BBC Earth’de Kusursuz Gezegen programında, taşan Amazon nehrinin toprak canlılarının yaşamını nasıl etkilediği anlatıyordu. Ateş karıncalarını izlerken büyülendim…İnsanlığı düşününce de dertlendim. Yuvaları su altında kalan ateş karıncaları, iş birliği yaparak tüm koloni kendi bedenleriyle suyun üzerinde yüzen canlı bir sal oluşturarak, larvaları dahil kimseyi geride bırakmadan, kurtulup yeni yaşam alanlarına gidiyordu.

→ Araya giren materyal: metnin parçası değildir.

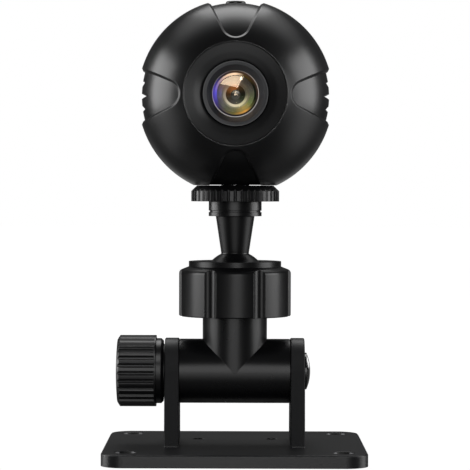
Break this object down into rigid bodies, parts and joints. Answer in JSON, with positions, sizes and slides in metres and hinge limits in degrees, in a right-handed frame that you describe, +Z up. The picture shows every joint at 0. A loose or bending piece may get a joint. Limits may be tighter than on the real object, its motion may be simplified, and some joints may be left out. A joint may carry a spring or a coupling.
{
  "type": "mini security camera",
  "caption": "Ball-shaped mini security camera on a clamped ball joint, a tilting arm with a knurled clamp knob and a screw-down rectangular base plate.",
  "frame": {"origin": "middle of the base plate's underside", "axes": "+Z up, lens looks along -Y, +X to the right seen from the front, hinge axis along X"},
  "size_m": [0.0582, 0.048, 0.1025],
  "materials": {
    "shell_plastic": "satin black moulded plastic",
    "stand_black": "satin black glass-filled plastic",
    "bracket_black": "fine satin black powder coat",
    "bolt_black": "glossy black plated steel",
    "steel": "plain machined steel",
    "brass": "turned brass",
    "nylon": "natural nylon",
    "lens_black": "black anodised, fine turned",
    "ring_metal": "bright turned ring",
    "glass": "coated optical glass",
    "button_black": "smooth black plastic",
    "board_green": "solder-masked circuit board",
    "sensor_dark": "dark sensor package",
    "socket_steel": "folded tin-plated steel",
    "battery_wrap": "silver pouch wrap",
    "frame_plastic": "black structural plastic",
    "filter_glass": "tinted infrared-cut glass",
    "antenna_film": "flexible antenna film"
  },
  "bodies": {
    "base": {"base_bracket": "bracket_black", "hinge_bolt": "bolt_black"},
    "arm": {"socket_body": "stand_black"},
    "knob_washer": {"thrust_washer": "frame_plastic"},
    "knob": {"clamp_knob": "stand_black", "knob_nut": "brass"},
    "collar_ring": {"seat_ring": "nylon"},
    "collar": {"clamp_collar": "stand_black"},
    "seat": {"ball_seat": "nylon"},
    "stem": {"ball_stem": "stand_black", "threaded_stud": "steel"},
    "lock": {"lock_nut": "stand_black"},
    "head": {"front_shell": "shell_plastic", "rear_shell": "shell_plastic", "shell_screws": "steel", "tripod_insert": "brass", "lens_barrel": "lens_black", "glass_ring": "ring_metal", "front_glass": "glass", "aperture_disc": "lens_black", "rear_lens": "glass", "lens_holder": "frame_plastic", "infrared_filter": "filter_glass", "image_sensor": "sensor_dark", "sensor_board": "board_green", "inner_frame": "frame_plastic", "main_board": "board_green", "usb_socket": "socket_steel", "card_socket": "socket_steel", "battery": "battery_wrap", "wireless_antenna": "antenna_film", "button_switch": "sensor_dark", "button_board": "board_green"},
    "button": {"power_button": "button_black", "switch_plunger": "button_black"}
  },
  "joints": [
    {"name": "arm_tilt", "type": "hinge", "parent": "base", "child": "arm", "pos_m": [0, 0, 0.0191], "axis": [1, 0, 0], "range_deg": [-85, 85]},
    {"name": "washer_slide", "type": "slide", "parent": "base", "child": "knob_washer", "axis": [-1, 0, 0], "range_m": [0, 0.0008]},
    {"name": "knob_turn", "type": "hinge", "parent": "knob_washer", "child": "knob", "pos_m": [-0.02, 0, 0.0191], "axis": [-1, 0, 0], "range_deg": [0, 360]},
    {"name": "ring_lift", "type": "slide", "parent": "arm", "child": "collar_ring", "axis": [0, 0, 1], "range_m": [0, 0.0005]},
    {"name": "collar_turn", "type": "hinge", "parent": "collar_ring", "child": "collar", "pos_m": [0, 0, 0.039], "axis": [0, 0, 1], "range_deg": [0, 120]},
    {"name": "ball_swivel", "type": "hinge", "parent": "arm", "child": "seat", "pos_m": [0, 0, 0.039], "axis": [0, 0, 1], "continuous": true},
    {"name": "ball_tilt", "type": "hinge", "parent": "seat", "child": "stem", "pos_m": [0, 0, 0.039], "axis": [1, 0, 0], "range_deg": [-24, 24]},
    {"name": "lock_nut_turn", "type": "hinge", "parent": "stem", "child": "lock", "pos_m": [0, 0, 0.059], "axis": [0, 0, -1], "range_deg": [0, 40]},
    {"name": "head_turn", "type": "hinge", "parent": "stem", "child": "head", "pos_m": [0, 0, 0.081], "axis": [0, 0, 1], "range_deg": [0, 360]},
    {"name": "button_press", "type": "slide", "parent": "head", "child": "button", "axis": [0, 0, -1], "range_m": [0, 0.0004], "stiffness_N_per_m": 1500}
  ],
  "couplings": [
    {"joint": "washer_slide", "follows": "knob_turn", "m_per_rad": 0.00012732},
    {"joint": "ring_lift", "follows": "collar_turn", "m_per_rad": 0.00023873}
  ]
}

Videoyu izlemek isteyenler, instagram linki için tıklayın lütfen
Gezegende her şey kusursuz, insan zihni hariç!

Yaklaşık son 100 yılda yarattığımız yaşam şeklimiz ve aç gözlülüğümüz, hoyratlığımız sadece gezegende yaşayan diğer canlıları değil kendi türümüzü de yok etme yolunda ilerliyor. Kafamız suni gündelik gündemlerle meşgulken, yakın zamanda bizi nasıl zorlu günlerin beklediğinin çoğumuz farkında değil.
Domates, salatalık fiyatı evet can yakıyor. Yakın gelecekte su kıtlığının can yakma hatta can alma ihtimali çok yüksek. Toprağı korumayı, suyu korumayı, birbirimizi yemek yerine birlik olmayı öğrenmek zorundayız. İnsanın yaratılmış en yüce varlık bilgisi bizi kör etmiş. Her şey bizim için değil, hepimiz birbirimiz için varız. Ve hayatta kalmamızın başka yolu yok!

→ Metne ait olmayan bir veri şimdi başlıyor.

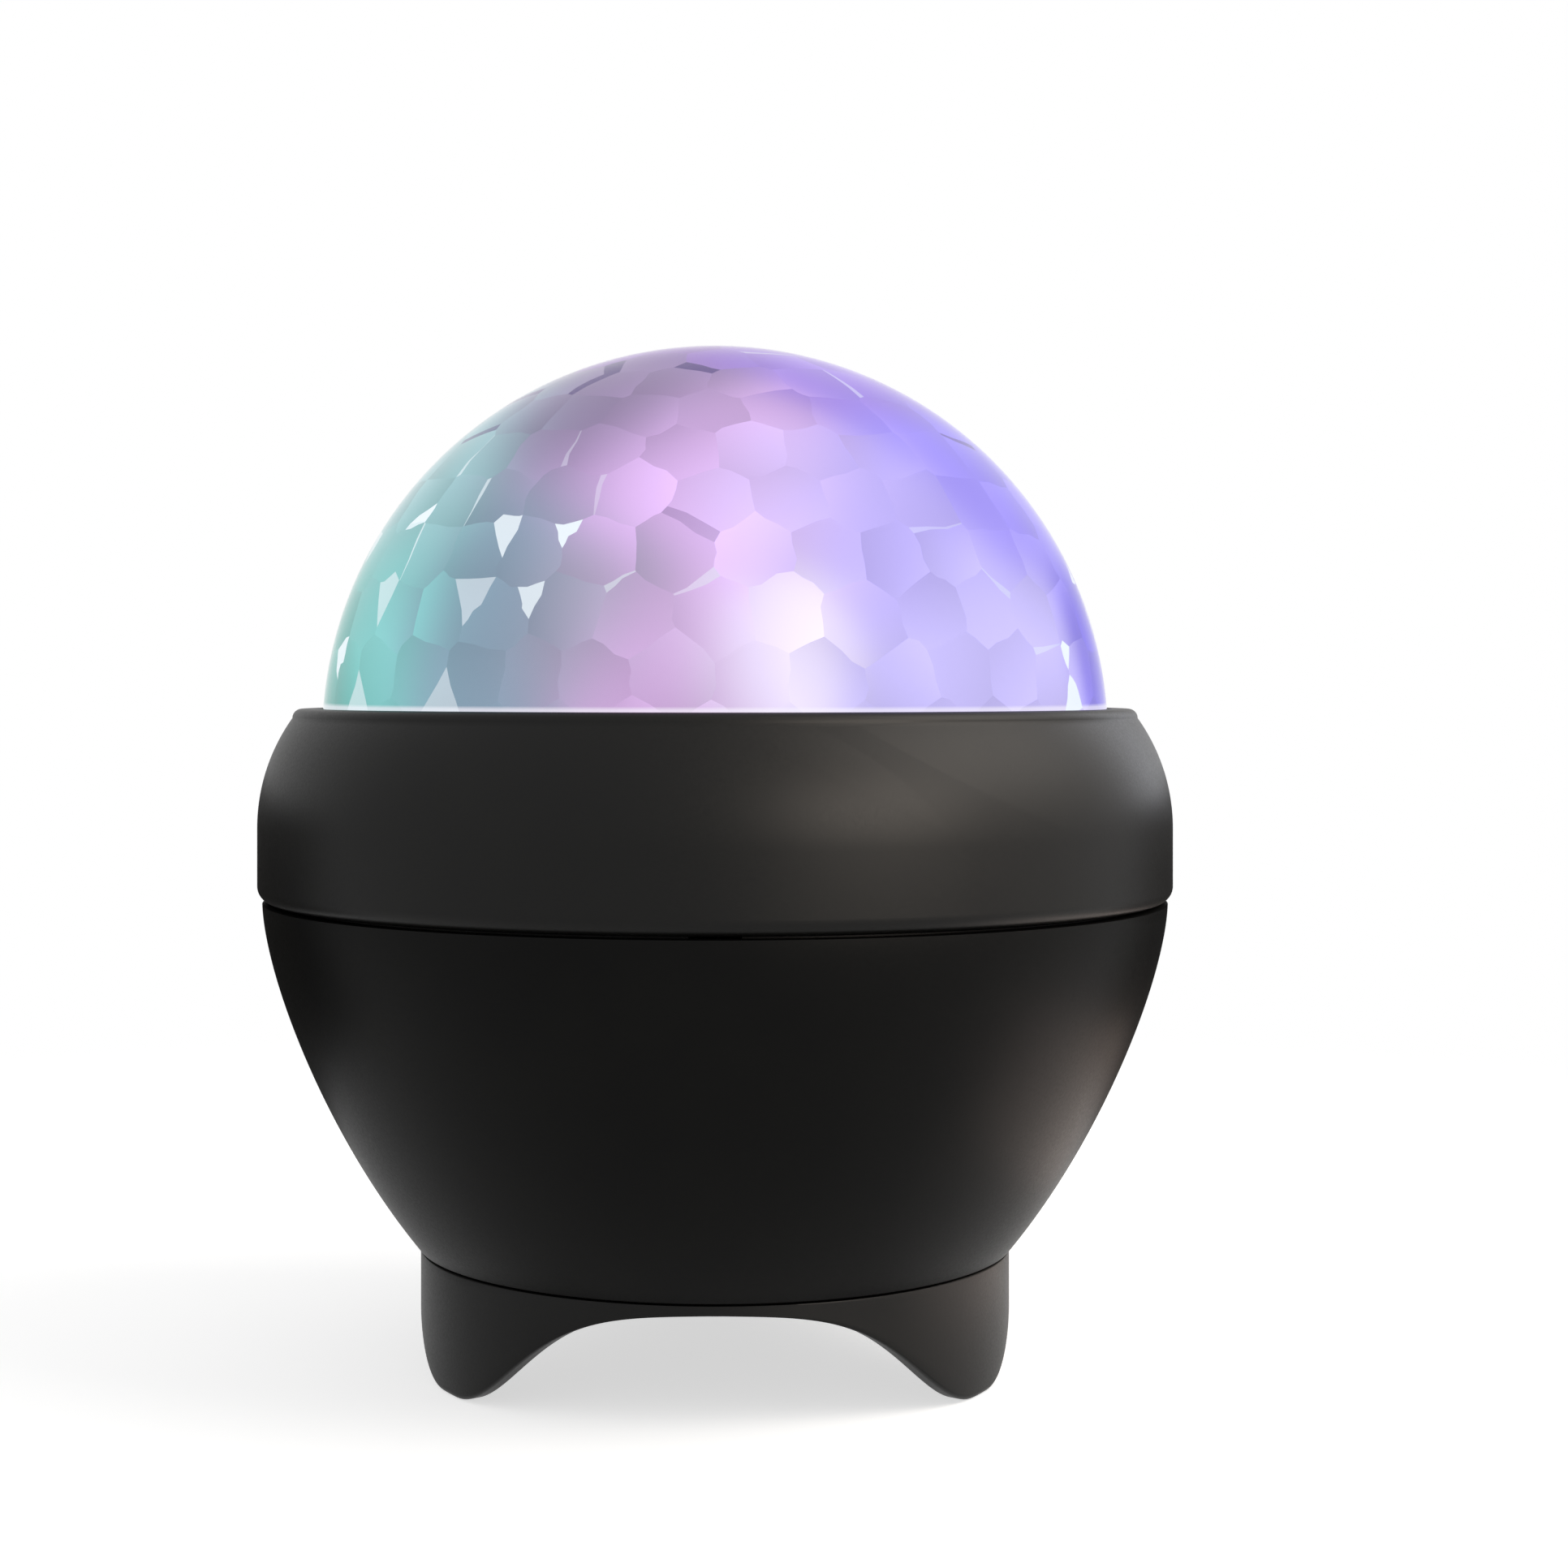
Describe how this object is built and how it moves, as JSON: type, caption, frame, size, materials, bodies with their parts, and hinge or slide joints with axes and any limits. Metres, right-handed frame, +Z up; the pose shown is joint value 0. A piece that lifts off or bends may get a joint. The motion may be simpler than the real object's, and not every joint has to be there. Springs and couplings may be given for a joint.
{
  "type": "star projector lamp",
  "caption": "Table star projector: clear faceted dome over a gear-driven ripple wheel and coloured lamps, in a black ring and bowl on a base with feet and push buttons behind.",
  "frame": {"origin": "on the floor, under the middle of the dome", "axes": "+Z up through the dome; -Y to the front, between two feet; the buttons and the socket are at +Y"},
  "size_m": [0.12, 0.12, 0.1339],
  "materials": {
    "body_black": "satin moulded",
    "button_black": "fine matt",
    "dome_clear": "polished, faceted inside",
    "wheel_clear": "polished, rippled top",
    "deck_white": "satin moulded",
    "sink_aluminium": "bead blasted",
    "bright_steel": "zinc plated",
    "black_steel": "blackened",
    "nylon": "moulded",
    "board_green": "solder resist",
    "board_white": "white solder resist on aluminium",
    "chip_black": "moulded epoxy",
    "lead_black": "smooth jacket",
    "lamp_red": "clear lens over red chip",
    "lamp_green": "clear lens over green chip",
    "lamp_blue": "clear lens over blue chip",
    "lamp_white": "clear lens over warm white chip"
  },
  "bodies": {
    "housing": {"tripod_base": "body_black", "bowl_shell": "body_black", "top_ring": "body_black", "crystal_dome": "dome_clear", "deck_plate": "deck_white", "heat_sink": "sink_aluminium", "led_board": "board_white", "led_red": "lamp_red", "led_green": "lamp_green", "led_blue": "lamp_blue", "led_white": "lamp_white", "lens_axle": "bright_steel", "axle_washer": "nylon", "axle_clip": "bright_steel", "gear_motor": "bright_steel", "motor_bracket": "deck_white", "control_board": "board_green", "driver_chip": "chip_black", "capacitor_1": "sink_aluminium", "capacitor_2": "sink_aluminium", "usb_socket": "bright_steel", "button_board": "board_green", "power_switch": "chip_black", "colour_switch": "chip_black", "spin_switch": "chip_black", "led_lead": "lead_black", "motor_lead": "lead_black", "button_lead": "lead_black", "base_screw_1": "black_steel", "deck_screw_1": "bright_steel", "heat_sink_screw_1": "bright_steel", "led_board_screw_1": "bright_steel", "base_screw_2": "black_steel", "deck_screw_2": "bright_steel", "heat_sink_screw_2": "bright_steel", "led_board_screw_2": "bright_steel", "base_screw_3": "black_steel", "deck_screw_3": "bright_steel", "heat_sink_screw_3": "bright_steel", "led_board_screw_3": "bright_steel", "board_screw_1": "bright_steel", "board_screw_2": "bright_steel", "board_screw_3": "bright_steel", "board_screw_4": "bright_steel", "motor_screw_1": "bright_steel", "button_board_screw_1": "bright_steel", "motor_screw_2": "bright_steel", "button_board_screw_2": "bright_steel"},
    "wheel": {"ripple_wheel": "wheel_clear"},
    "pinion": {"drive_pinion": "nylon", "motor_shaft": "bright_steel"},
    "power_button": {"power_button": "button_black"},
    "colour_button": {"colour_button": "button_black"},
    "spin_button": {"spin_button": "button_black"}
  },
  "joints": [
    {"name": "wheel_spin", "type": "hinge", "parent": "housing", "child": "wheel", "pos_m": [0, 0, 0.0722], "axis": [0, 0, 1], "continuous": true},
    {"name": "pinion_spin", "type": "hinge", "parent": "housing", "child": "pinion", "pos_m": [0.03031, -0.0175, 0.0722], "axis": [0, 0, 1], "continuous": true},
    {"name": "power_press", "type": "slide", "parent": "housing", "child": "power_button", "axis": [0, -0.9634, 0.2679], "range_m": [0, 0.0006], "stiffness_N_per_m": 1200, "springref_m": -0.0003},
    {"name": "colour_press", "type": "slide", "parent": "housing", "child": "colour_button", "axis": [0, -0.9634, 0.2679], "range_m": [0, 0.0006], "stiffness_N_per_m": 1200, "springref_m": -0.0003},
    {"name": "spin_press", "type": "slide", "parent": "housing", "child": "spin_button", "axis": [0, -0.9634, 0.2679], "range_m": [0, 0.0006], "stiffness_N_per_m": 1200, "springref_m": -0.0003}
  ],
  "couplings": [
    {"joint": "pinion_spin", "follows": "wheel_spin", "ratio": -4}
  ]
}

İnsanlık olarak köprüden önceki son çıkıştayız. Uyandık uyandık! Doğayı talan etmeyi, harvurup harman savurmayı bırakmalı, gözümüzü boyayan sahip olma, tüketme kültüründen uzaklaşmalıyız.
Doğadaki akrabalarımızdan öğrenecek çok şeyimiz var! Karınca kadar akıl yetecek!

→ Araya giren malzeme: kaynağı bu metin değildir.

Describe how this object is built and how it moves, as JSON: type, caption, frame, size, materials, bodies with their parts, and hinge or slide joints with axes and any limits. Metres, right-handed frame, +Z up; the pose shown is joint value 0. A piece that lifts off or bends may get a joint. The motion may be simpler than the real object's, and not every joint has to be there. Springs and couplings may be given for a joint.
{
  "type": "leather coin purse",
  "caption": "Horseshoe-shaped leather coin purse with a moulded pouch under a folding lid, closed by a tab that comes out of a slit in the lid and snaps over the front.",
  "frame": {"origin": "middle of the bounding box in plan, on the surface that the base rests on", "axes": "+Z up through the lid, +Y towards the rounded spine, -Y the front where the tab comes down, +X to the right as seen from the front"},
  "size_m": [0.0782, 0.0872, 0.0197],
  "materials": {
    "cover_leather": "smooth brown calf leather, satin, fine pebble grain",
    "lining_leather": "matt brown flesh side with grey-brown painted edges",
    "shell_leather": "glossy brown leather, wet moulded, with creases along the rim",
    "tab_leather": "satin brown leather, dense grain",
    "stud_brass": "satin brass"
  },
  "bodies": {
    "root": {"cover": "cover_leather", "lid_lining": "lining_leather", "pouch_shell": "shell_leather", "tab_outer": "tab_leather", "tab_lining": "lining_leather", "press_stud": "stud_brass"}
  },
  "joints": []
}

“İyi de ben bir başıma ne yapayım?” diye geçiyorsa aklınızdan; çok şey var niyeti olan araştırıp bulabiliyor internetten. Soru şu; “Ben bu dünyaya nasıl daha az zarar verebilirim?” En basit örneği ben vereyim: İhtiyacın yoksa alış veriş yapma. Çok basit, hem cebine hem gezegene fayda! Sana ulaşana kadar 1 t-shirt için 2,5 ton, 1 kot pantolon için 13 ton su harcanıyor. Liste uzun, su ayak izi diye ararsan google’da bulacaksın. Her gün tvde, sosyal medya da izleyip dert edindiklerimiz gerçek dertlerimiz değil! Yukarı bak!